··· Supplied records

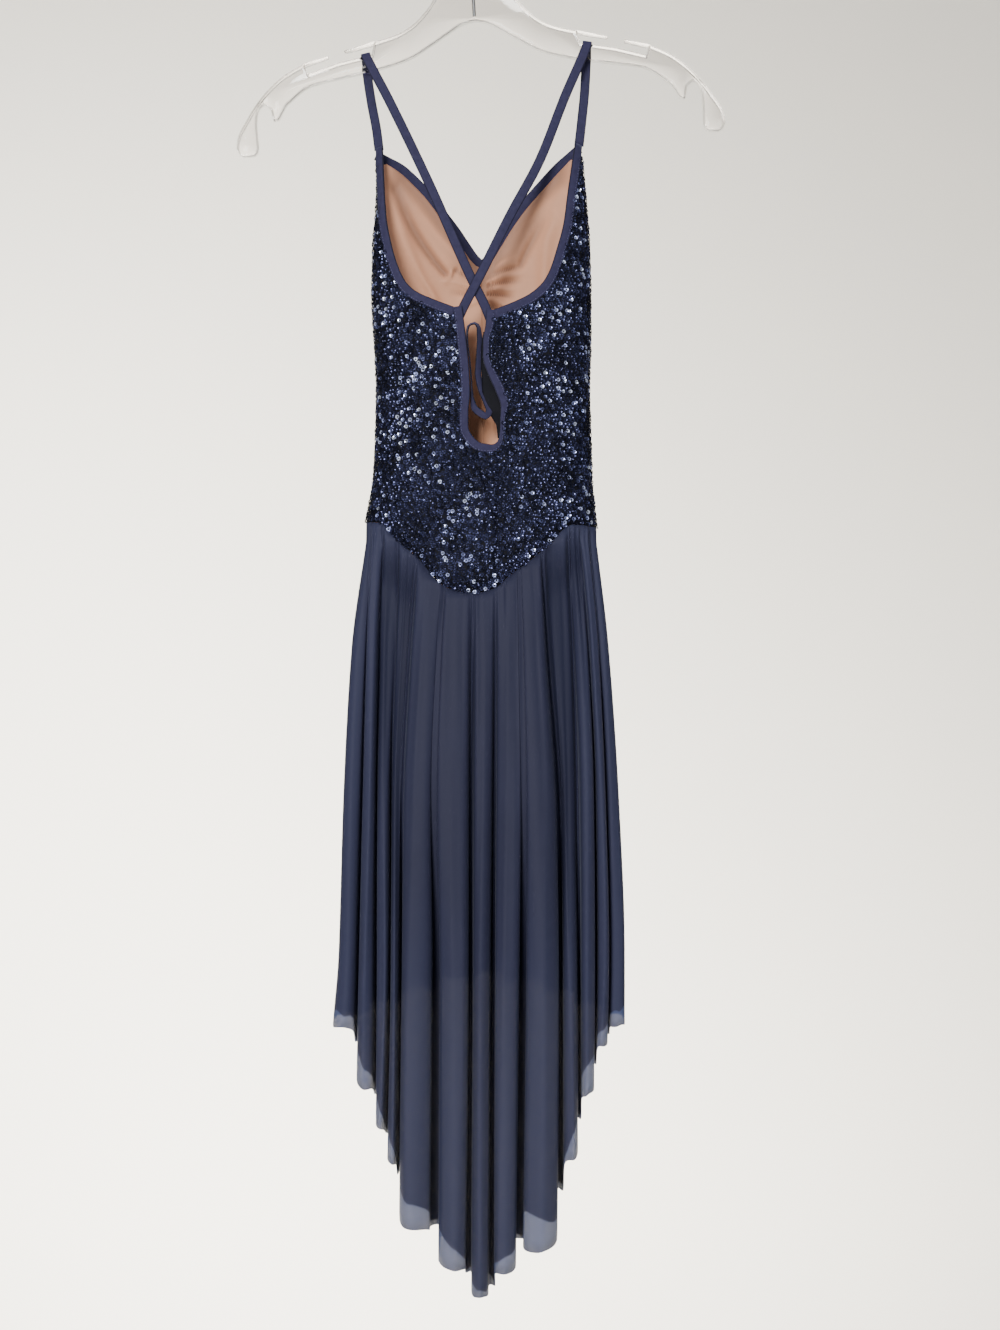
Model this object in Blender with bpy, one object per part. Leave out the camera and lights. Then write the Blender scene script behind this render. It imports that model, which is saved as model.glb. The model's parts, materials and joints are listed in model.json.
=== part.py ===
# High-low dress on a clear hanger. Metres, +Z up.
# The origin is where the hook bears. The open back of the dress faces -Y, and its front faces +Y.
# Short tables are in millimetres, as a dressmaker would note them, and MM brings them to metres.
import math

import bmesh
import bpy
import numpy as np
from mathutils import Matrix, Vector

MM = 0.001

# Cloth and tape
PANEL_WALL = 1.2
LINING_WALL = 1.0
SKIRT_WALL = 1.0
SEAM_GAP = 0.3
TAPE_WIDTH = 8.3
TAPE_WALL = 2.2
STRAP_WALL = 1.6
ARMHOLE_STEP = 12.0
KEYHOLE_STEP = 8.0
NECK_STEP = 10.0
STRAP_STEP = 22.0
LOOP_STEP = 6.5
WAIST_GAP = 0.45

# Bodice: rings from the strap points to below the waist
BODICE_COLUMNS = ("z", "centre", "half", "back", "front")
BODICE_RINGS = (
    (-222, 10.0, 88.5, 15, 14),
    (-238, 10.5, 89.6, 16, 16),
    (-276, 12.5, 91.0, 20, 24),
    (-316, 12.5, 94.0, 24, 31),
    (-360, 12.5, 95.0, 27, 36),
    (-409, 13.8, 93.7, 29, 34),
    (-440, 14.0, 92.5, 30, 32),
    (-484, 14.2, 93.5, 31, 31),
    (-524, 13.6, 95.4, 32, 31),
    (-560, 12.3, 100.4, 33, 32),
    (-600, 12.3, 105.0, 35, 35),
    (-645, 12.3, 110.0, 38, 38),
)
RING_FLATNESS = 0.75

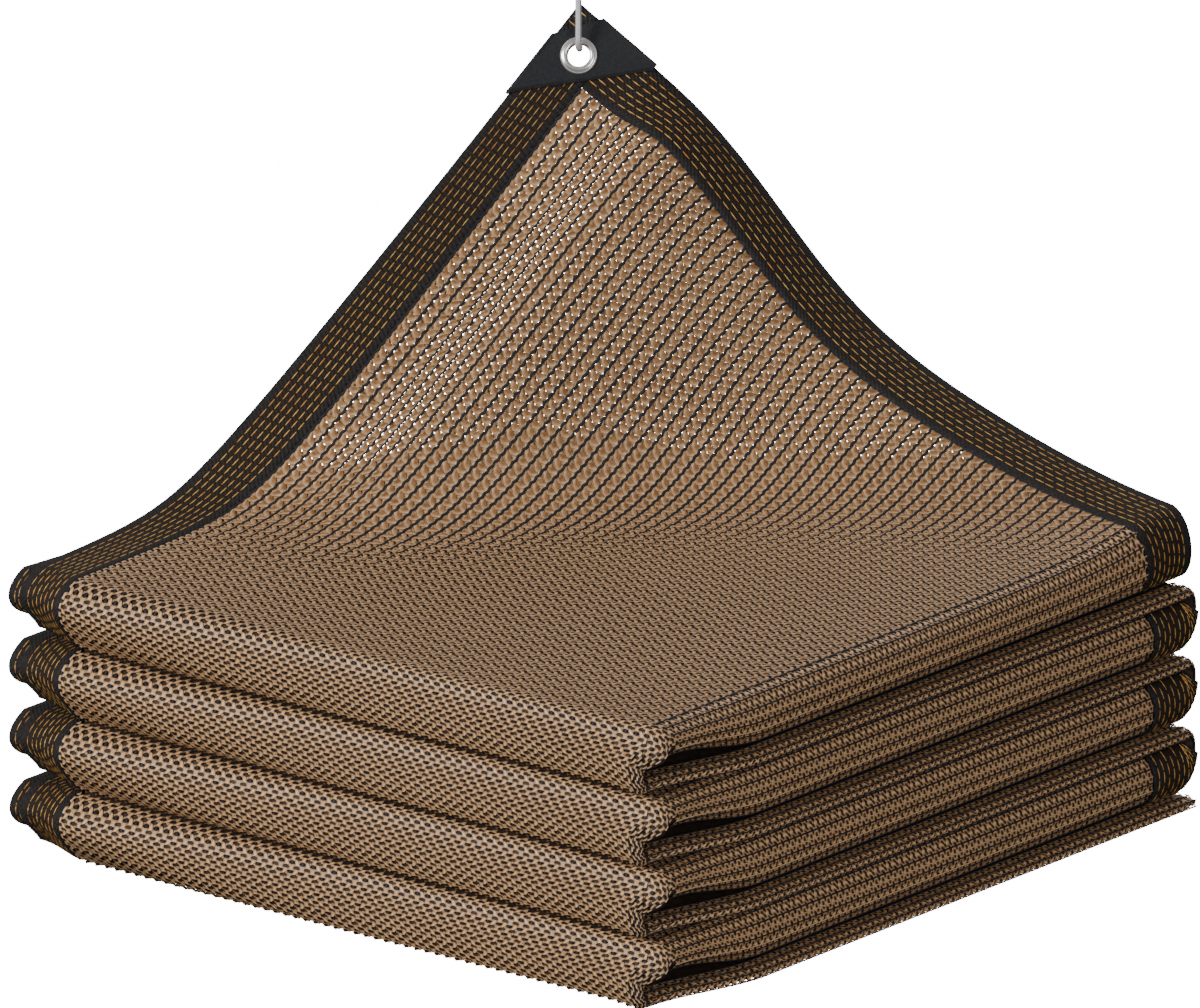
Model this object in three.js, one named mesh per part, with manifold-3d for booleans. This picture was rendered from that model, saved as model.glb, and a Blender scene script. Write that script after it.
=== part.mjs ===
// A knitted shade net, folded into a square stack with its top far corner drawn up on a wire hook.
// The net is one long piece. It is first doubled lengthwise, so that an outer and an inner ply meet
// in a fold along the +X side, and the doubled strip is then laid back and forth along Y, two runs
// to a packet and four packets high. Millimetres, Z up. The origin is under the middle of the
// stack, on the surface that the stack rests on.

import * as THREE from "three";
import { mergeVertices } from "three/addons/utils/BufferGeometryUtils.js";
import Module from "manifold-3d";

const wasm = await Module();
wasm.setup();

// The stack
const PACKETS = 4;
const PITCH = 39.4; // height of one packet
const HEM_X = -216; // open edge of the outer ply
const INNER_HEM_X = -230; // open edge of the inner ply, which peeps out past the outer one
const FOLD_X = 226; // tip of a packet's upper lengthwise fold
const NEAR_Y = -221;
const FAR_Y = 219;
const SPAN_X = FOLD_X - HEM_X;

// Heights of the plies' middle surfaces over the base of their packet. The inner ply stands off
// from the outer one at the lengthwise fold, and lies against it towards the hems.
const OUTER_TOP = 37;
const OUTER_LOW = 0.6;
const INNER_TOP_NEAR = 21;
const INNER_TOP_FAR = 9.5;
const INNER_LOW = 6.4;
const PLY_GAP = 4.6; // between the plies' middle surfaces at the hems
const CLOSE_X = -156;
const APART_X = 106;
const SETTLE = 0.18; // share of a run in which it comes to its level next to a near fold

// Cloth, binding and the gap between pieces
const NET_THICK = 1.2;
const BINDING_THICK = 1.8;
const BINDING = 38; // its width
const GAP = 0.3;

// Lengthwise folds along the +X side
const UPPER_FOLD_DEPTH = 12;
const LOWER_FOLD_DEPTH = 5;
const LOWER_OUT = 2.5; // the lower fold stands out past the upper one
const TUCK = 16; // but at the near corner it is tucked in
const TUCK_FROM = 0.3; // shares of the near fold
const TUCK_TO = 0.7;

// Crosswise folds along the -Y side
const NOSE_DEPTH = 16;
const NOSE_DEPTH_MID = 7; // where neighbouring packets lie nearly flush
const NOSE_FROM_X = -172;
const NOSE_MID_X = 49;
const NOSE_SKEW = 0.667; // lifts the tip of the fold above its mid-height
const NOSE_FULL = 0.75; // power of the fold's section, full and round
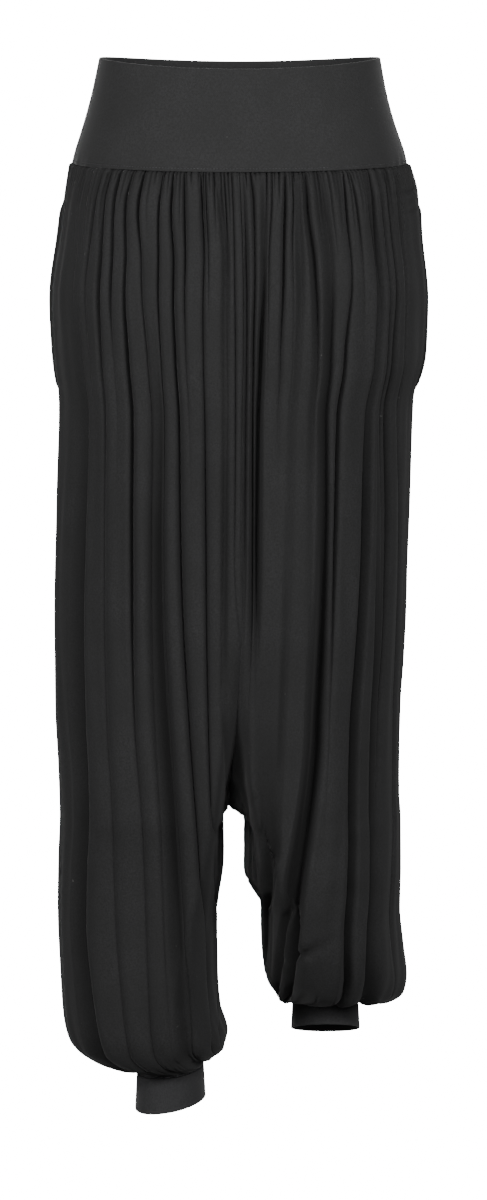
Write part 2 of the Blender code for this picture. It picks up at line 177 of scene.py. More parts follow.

······

◆ **What the task asks**:
Reproduce the records in full, exactly as written.

◆ **Response**:
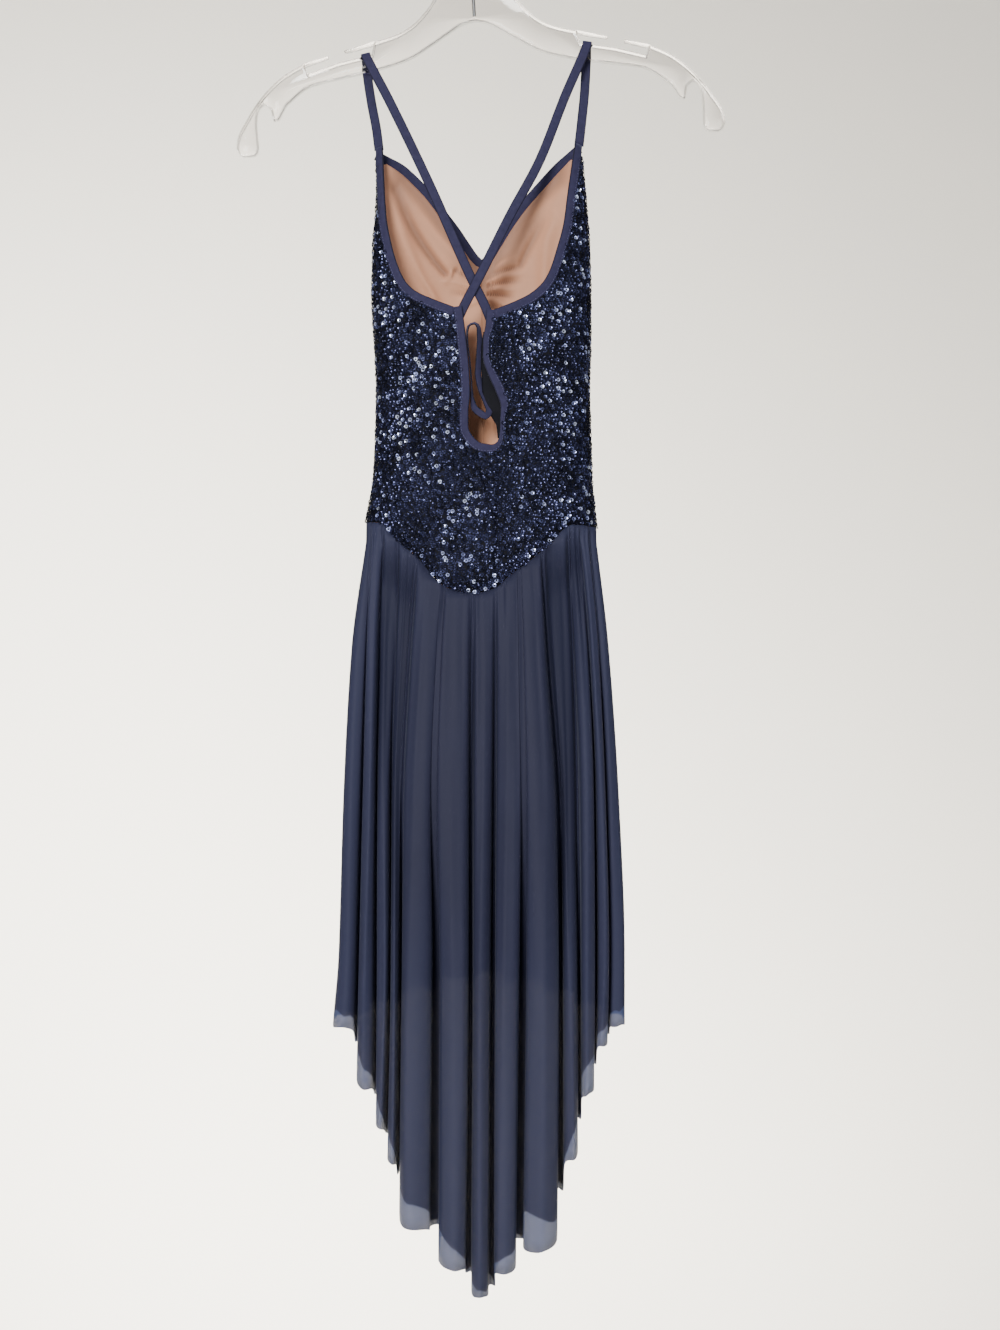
Model this object in Blender with bpy, one object per part. Leave out the camera and lights. Then write the Blender scene script behind this render. It imports that model, which is saved as model.glb. The model's parts, materials and joints are listed in model.json.
=== part.py ===
# High-low dress on a clear hanger. Metres, +Z up.
# The origin is where the hook bears. The open back of the dress faces -Y, and its front faces +Y.
# Short tables are in millimetres, as a dressmaker would note them, and MM brings them to metres.
import math

import bmesh
import bpy
import numpy as np
from mathutils import Matrix, Vector

MM = 0.001

# Cloth and tape
PANEL_WALL = 1.2
LINING_WALL = 1.0
SKIRT_WALL = 1.0
SEAM_GAP = 0.3
TAPE_WIDTH = 8.3
TAPE_WALL = 2.2
STRAP_WALL = 1.6
ARMHOLE_STEP = 12.0
KEYHOLE_STEP = 8.0
NECK_STEP = 10.0
STRAP_STEP = 22.0
LOOP_STEP = 6.5
WAIST_GAP = 0.45

# Bodice: rings from the strap points to below the waist
BODICE_COLUMNS = ("z", "centre", "half", "back", "front")
BODICE_RINGS = (
    (-222, 10.0, 88.5, 15, 14),
    (-238, 10.5, 89.6, 16, 16),
    (-276, 12.5, 91.0, 20, 24),
    (-316, 12.5, 94.0, 24, 31),
    (-360, 12.5, 95.0, 27, 36),
    (-409, 13.8, 93.7, 29, 34),
    (-440, 14.0, 92.5, 30, 32),
    (-484, 14.2, 93.5, 31, 31),
    (-524, 13.6, 95.4, 32, 31),
    (-560, 12.3, 100.4, 33, 32),
    (-600, 12.3, 105.0, 35, 35),
    (-645, 12.3, 110.0, 38, 38),
)
RING_FLATNESS = 0.75

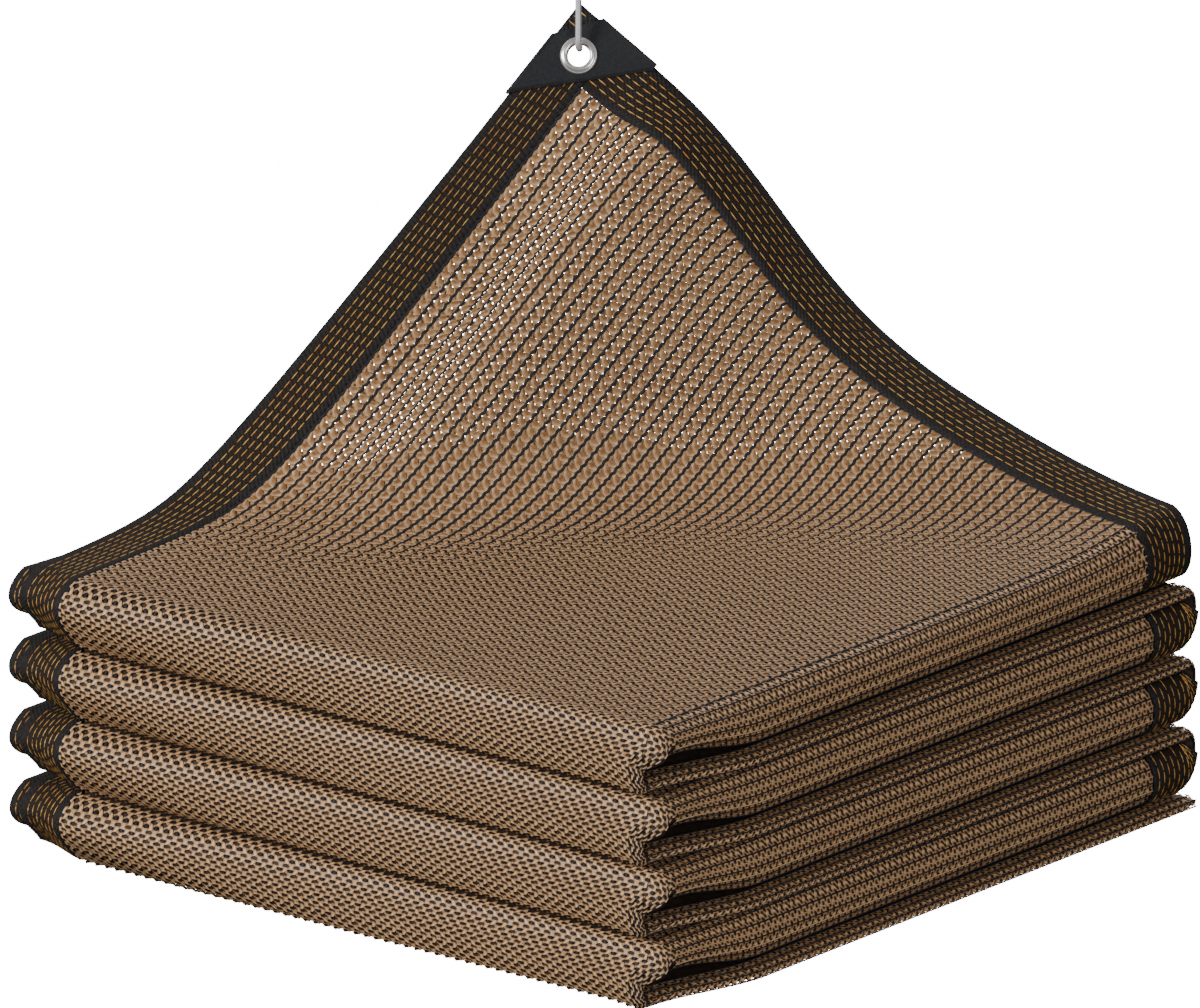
Model this object in three.js, one named mesh per part, with manifold-3d for booleans. This picture was rendered from that model, saved as model.glb, and a Blender scene script. Write that script after it.
=== part.mjs ===
// A knitted shade net, folded into a square stack with its top far corner drawn up on a wire hook.
// The net is one long piece. It is first doubled lengthwise, so that an outer and an inner ply meet
// in a fold along the +X side, and the doubled strip is then laid back and forth along Y, two runs
// to a packet and four packets high. Millimetres, Z up. The origin is under the middle of the
// stack, on the surface that the stack rests on.

import * as THREE from "three";
import { mergeVertices } from "three/addons/utils/BufferGeometryUtils.js";
import Module from "manifold-3d";

const wasm = await Module();
wasm.setup();

// The stack
const PACKETS = 4;
const PITCH = 39.4; // height of one packet
const HEM_X = -216; // open edge of the outer ply
const INNER_HEM_X = -230; // open edge of the inner ply, which peeps out past the outer one
const FOLD_X = 226; // tip of a packet's upper lengthwise fold
const NEAR_Y = -221;
const FAR_Y = 219;
const SPAN_X = FOLD_X - HEM_X;

// Heights of the plies' middle surfaces over the base of their packet. The inner ply stands off
// from the outer one at the lengthwise fold, and lies against it towards the hems.
const OUTER_TOP = 37;
const OUTER_LOW = 0.6;
const INNER_TOP_NEAR = 21;
const INNER_TOP_FAR = 9.5;
const INNER_LOW = 6.4;
const PLY_GAP = 4.6; // between the plies' middle surfaces at the hems
const CLOSE_X = -156;
const APART_X = 106;
const SETTLE = 0.18; // share of a run in which it comes to its level next to a near fold

// Cloth, binding and the gap between pieces
const NET_THICK = 1.2;
const BINDING_THICK = 1.8;
const BINDING = 38; // its width
const GAP = 0.3;

// Lengthwise folds along the +X side
const UPPER_FOLD_DEPTH = 12;
const LOWER_FOLD_DEPTH = 5;
const LOWER_OUT = 2.5; // the lower fold stands out past the upper one
const TUCK = 16; // but at the near corner it is tucked in
const TUCK_FROM = 0.3; // shares of the near fold
const TUCK_TO = 0.7;

// Crosswise folds along the -Y side
const NOSE_DEPTH = 16;
const NOSE_DEPTH_MID = 7; // where neighbouring packets lie nearly flush
const NOSE_FROM_X = -172;
const NOSE_MID_X = 49;
const NOSE_SKEW = 0.667; // lifts the tip of the fold above its mid-height
const NOSE_FULL = 0.75; // power of the fold's section, full and round
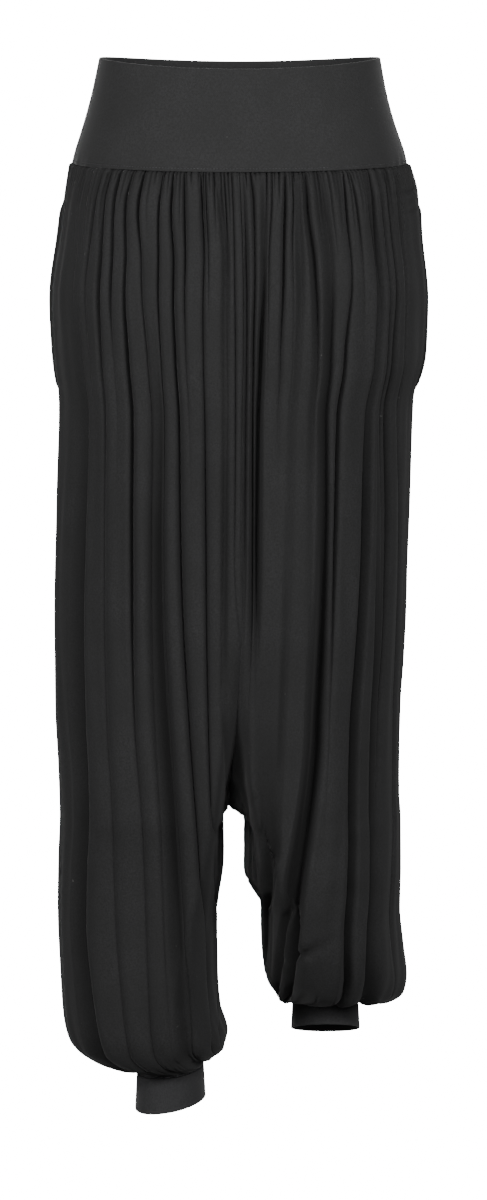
Write part 2 of the Blender code for this picture. It picks up at line 177 of scene.py. More parts follow.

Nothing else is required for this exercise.